In that special trading session, oil prices spiked more than $3 before pulling back to $116.70 a barrel, or $1.24 higher. On Monday, oil rose above $118 a barrel but retreated to $114.81, or 65 cents lower, on news that Gustav was not gathering strength as it neared the Louisiana coastline.
Much offshore oil production has been shut down and experts say it could get worse. Gustav could damage gasoline refineries, which could send the price of oil and gas back up near record highs.
"Production will be shut down in the path of the storm," said Cathy Landry, a spokeswoman for the American Petroleum Institute. "Not every rig will be in the storm's path, but the oil companies tend to be very cautious."
Gustav has already interrupted production. The average hurricane halts oil drilling production for more than a week, according to API. Rig workers, who generally need to flee two to three days before a storm hits, have already evacuated many facilities in the Gulf.
"Platforms have to withstand not just the winds, but also waves, rain and currents," Landry noted.
The U.S. Department of the Interior estimates that 76% of the Gulf of Mexico's platforms and 67% of Gulf pipelines were in the direct path of Hurricanes Katrina and Rita in 2005. The cyclones, both of which reached Category 5 strength, destroyed 113 offshore oil and natural gas platforms and damaged 457 pipelines.
Gustav appears to be heading in the same direction - right up the gut of the oil drilling and refining region.
"If the storm was heading West or East, then companies could just shut down one region of the Gulf," Landry said. "But it looks to be heading through the center, so a good portion of the Gulf will be shut down."
The big storms in 2004 and 2005 did considerable damage to oil drilling platforms in the Gulf of Mexico, severely cutting into supply to gasoline refineries on the shore.
Though slow-moving, weak tropical storms over the Gulf of Mexico can halt oil drilling, powerful hurricanes that hit land can knock out refineries. That's because about 40% of U.S. refining capacity is located on the Gulf Coast, namely in oft-hit states like Texas and Louisiana. After Katrina and Rita, 30% of Gulf Coast refineries were shut down or operating with reductions.
It's rare for a refinery to be totally knocked out by a hurricane, but many are susceptible to wind and water damage that can limit supply to and from the facilities. Similar to offshore drilling platforms, refineries are sometimes shut down for more than a week before they can return to full operability, according to API.
Part of the reason Katrina and Rita led to such a spike in gas prices was that there weren't enough functional facilities to make up for the lost output. Although capacity at many U.S. oil refineries has been expanded, there hasn't been a new refinery built in the United States in three decades.

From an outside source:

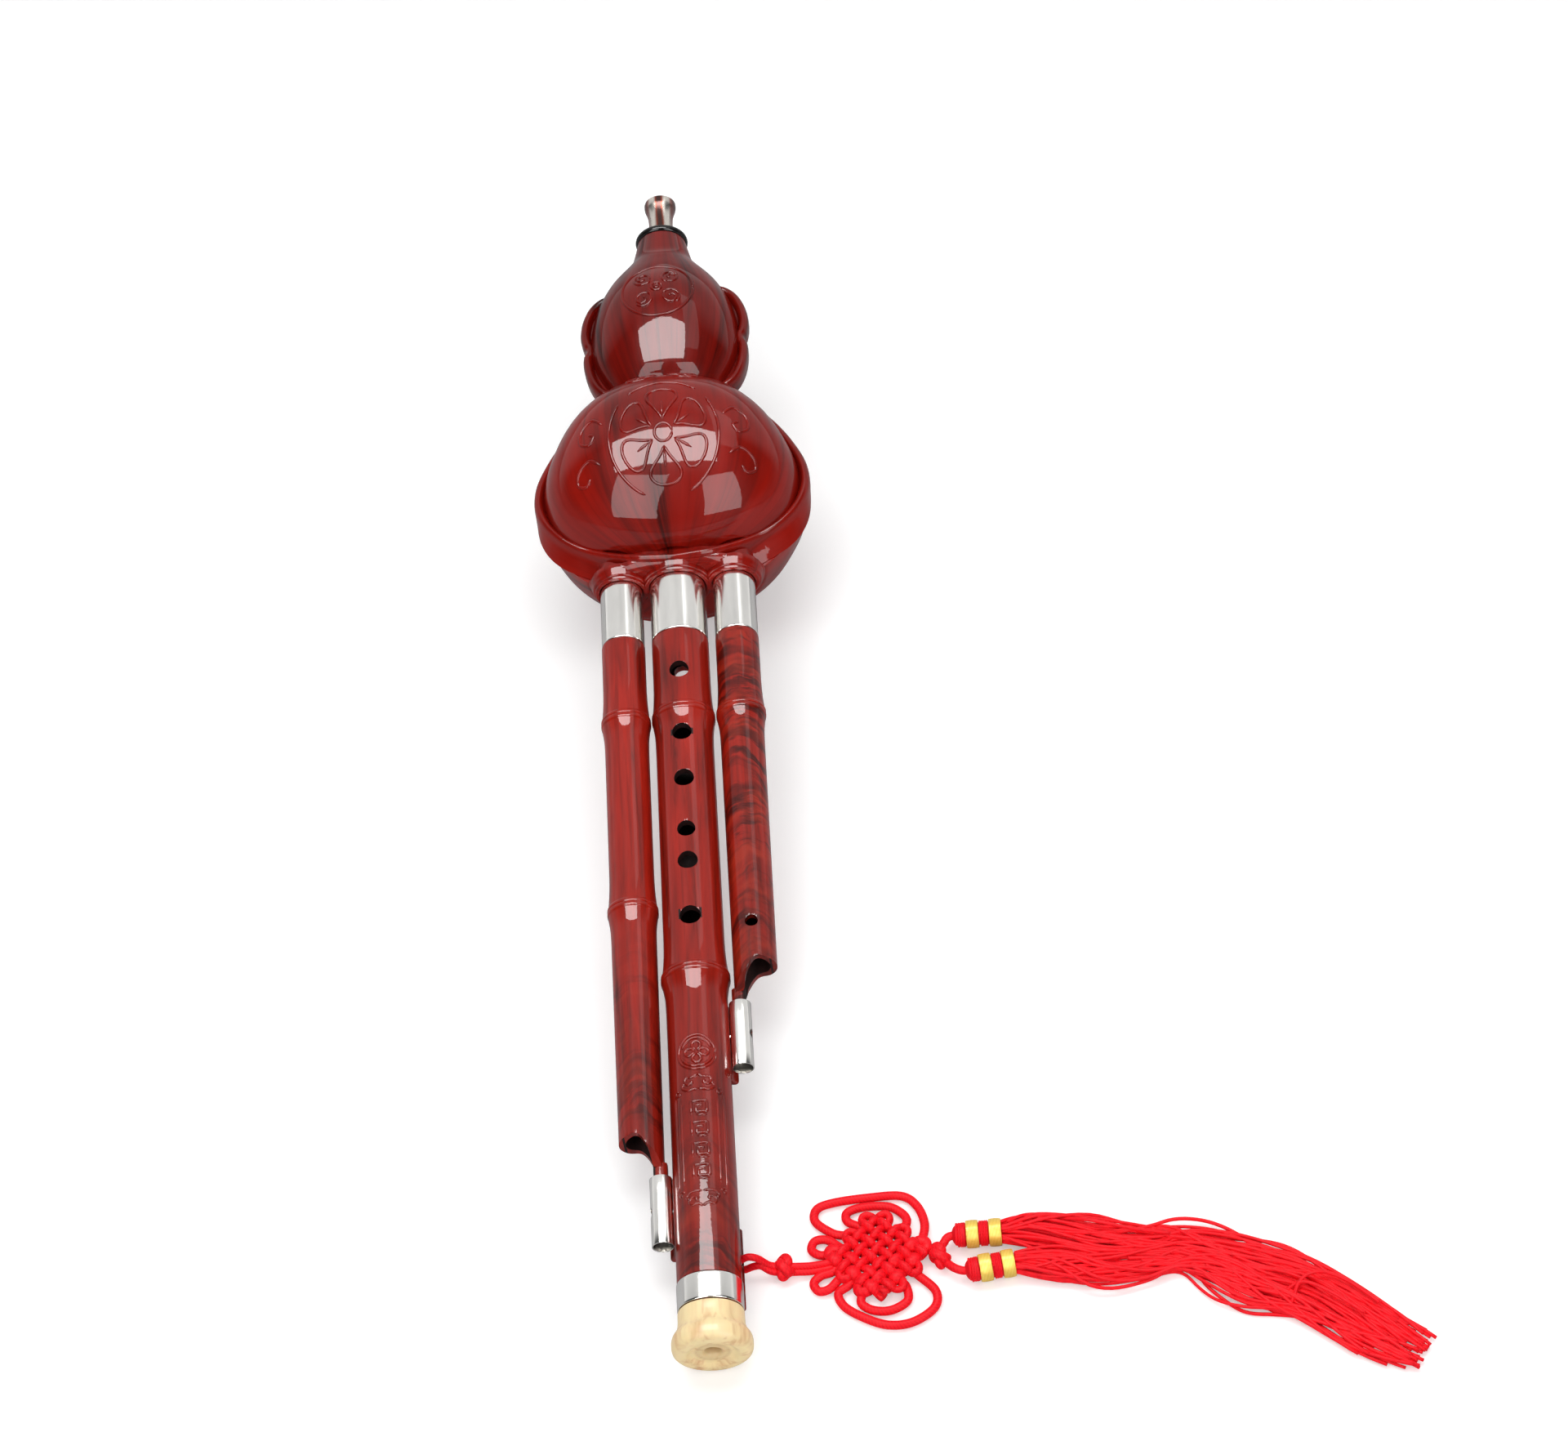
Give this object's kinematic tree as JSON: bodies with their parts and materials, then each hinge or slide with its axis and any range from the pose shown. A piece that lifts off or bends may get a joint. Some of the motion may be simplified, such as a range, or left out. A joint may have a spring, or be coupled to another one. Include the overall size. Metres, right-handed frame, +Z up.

Some of those living on the Gulf Coast have already reported seeing gas prices jump nearly 10 cents over the past few days. If Gustav damages refineries, prices could go much higher.
"Depending on the timing and impact, the storm could really move this market," said Alaron Trading analyst Dan Flynn. "It's not a far stretch to see oil back over $125 and gas back above $4."

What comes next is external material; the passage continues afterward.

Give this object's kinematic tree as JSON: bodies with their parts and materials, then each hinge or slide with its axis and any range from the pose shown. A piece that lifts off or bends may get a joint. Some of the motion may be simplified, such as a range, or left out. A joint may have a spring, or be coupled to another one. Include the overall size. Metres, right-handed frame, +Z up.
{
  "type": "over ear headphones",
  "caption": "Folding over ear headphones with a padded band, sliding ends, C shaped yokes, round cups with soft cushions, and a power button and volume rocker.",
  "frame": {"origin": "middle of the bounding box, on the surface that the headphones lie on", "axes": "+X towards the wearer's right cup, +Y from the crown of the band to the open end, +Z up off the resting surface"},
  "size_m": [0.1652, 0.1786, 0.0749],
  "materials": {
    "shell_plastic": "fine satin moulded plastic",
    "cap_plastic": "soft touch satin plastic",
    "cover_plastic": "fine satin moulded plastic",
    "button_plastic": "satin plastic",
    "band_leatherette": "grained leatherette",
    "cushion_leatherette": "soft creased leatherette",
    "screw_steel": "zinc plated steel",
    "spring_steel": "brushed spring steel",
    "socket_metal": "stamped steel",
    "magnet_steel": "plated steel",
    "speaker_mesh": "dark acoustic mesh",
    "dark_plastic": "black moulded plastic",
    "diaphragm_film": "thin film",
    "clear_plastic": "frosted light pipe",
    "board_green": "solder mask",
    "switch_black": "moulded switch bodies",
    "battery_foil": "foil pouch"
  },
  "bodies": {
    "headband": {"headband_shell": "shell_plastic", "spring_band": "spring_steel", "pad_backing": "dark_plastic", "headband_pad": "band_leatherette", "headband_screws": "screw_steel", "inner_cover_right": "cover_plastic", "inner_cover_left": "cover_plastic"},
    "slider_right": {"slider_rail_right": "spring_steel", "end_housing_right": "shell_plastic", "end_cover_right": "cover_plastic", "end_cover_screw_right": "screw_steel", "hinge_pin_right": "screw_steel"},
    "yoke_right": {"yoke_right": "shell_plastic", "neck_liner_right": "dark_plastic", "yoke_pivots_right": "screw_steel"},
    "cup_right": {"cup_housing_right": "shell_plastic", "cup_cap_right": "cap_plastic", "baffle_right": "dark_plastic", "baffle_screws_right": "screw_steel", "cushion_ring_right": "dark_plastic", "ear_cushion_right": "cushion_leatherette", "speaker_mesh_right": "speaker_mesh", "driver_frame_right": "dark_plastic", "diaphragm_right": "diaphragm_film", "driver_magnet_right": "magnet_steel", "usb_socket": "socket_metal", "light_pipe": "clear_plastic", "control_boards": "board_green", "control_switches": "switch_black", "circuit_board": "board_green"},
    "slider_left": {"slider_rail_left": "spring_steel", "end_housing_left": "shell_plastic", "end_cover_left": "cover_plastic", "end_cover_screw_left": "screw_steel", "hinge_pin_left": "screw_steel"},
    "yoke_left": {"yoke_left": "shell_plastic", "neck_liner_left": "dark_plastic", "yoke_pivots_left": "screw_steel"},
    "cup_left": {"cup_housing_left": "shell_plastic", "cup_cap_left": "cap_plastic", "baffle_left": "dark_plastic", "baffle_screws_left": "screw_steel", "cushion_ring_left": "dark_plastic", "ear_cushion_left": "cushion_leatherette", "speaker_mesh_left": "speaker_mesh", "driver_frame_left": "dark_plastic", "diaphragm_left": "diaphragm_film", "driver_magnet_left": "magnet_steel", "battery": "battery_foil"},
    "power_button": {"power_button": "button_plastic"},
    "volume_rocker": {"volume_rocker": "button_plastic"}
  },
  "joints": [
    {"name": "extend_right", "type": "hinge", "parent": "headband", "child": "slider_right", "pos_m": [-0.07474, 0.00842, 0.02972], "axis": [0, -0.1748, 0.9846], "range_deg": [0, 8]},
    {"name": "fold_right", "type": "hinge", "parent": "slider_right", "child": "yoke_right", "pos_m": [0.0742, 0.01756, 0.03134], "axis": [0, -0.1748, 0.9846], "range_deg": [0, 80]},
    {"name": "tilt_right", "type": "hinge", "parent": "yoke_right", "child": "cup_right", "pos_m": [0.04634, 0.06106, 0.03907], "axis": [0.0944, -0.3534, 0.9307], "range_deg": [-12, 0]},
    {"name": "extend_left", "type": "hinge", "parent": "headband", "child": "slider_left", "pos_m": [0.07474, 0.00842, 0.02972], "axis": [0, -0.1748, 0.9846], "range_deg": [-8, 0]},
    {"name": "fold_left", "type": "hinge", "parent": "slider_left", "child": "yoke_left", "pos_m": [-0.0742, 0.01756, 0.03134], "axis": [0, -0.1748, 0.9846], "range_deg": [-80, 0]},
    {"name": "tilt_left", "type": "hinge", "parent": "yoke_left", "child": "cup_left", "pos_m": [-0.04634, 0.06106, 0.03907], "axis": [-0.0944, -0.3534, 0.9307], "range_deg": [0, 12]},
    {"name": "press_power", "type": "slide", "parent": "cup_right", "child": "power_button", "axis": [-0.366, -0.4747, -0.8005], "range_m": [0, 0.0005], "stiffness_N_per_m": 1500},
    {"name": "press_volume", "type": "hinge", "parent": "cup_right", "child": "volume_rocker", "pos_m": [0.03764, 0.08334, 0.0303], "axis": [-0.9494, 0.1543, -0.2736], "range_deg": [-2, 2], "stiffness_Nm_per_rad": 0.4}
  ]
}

Flynn noted that Tropical Storm Hanna also threatens to enter the Gulf of Mexico, though its path is less certain.
In 2005, the Gulf Coast was battered by two hurricanes - Katrina and Rita - in the span of a few weeks, bringing many Americans their first glimpse at $3 a gallon for regular gas. The destruction from Hurricane Katrina alone led gasoline prices to jump 46 cents, or 17%, in just one week to a national average of $3.11, according to the U.S. Energy Information Administration.
A similar surge now would send gas prices to nearly $4.40 a gallon, well past the previous record of $4.11 a gallon set in July and erasing all the declines seen over the last few weeks.
"The bottom line is what the damage to the refineries will be, but the markets still tend to overreact," Flynn added. "We'll likely see a big spike in the price of gasoline prices."
Experts say that the lessons learned from Katrina and Rita might mitigate the fallout of Gustav.
"Yes, there will be an impact on the market, but we're much better prepared now than we were before Katrina and Rita," said Landry.
Since 2005, the industry began making changes to the structures. The Interior Department in April 2008 imposed more stringent design and assessment criteria for both new and existing structures located within particular Gulf of Mexico areas.
For example, drilling rigs moored to sea floor in the Gulf had been attached with eight lines, and are now required to be moored with 12 to 16 lines. New rigs are built higher out of the water than ones that were built previously, and old rigs were strengthened, according API.
And pipelines, which carry most of the oil and gas from the production platforms to the shore, now are equipped with redundant electric generation stations to ensure the power to the pumps will not be interrupted.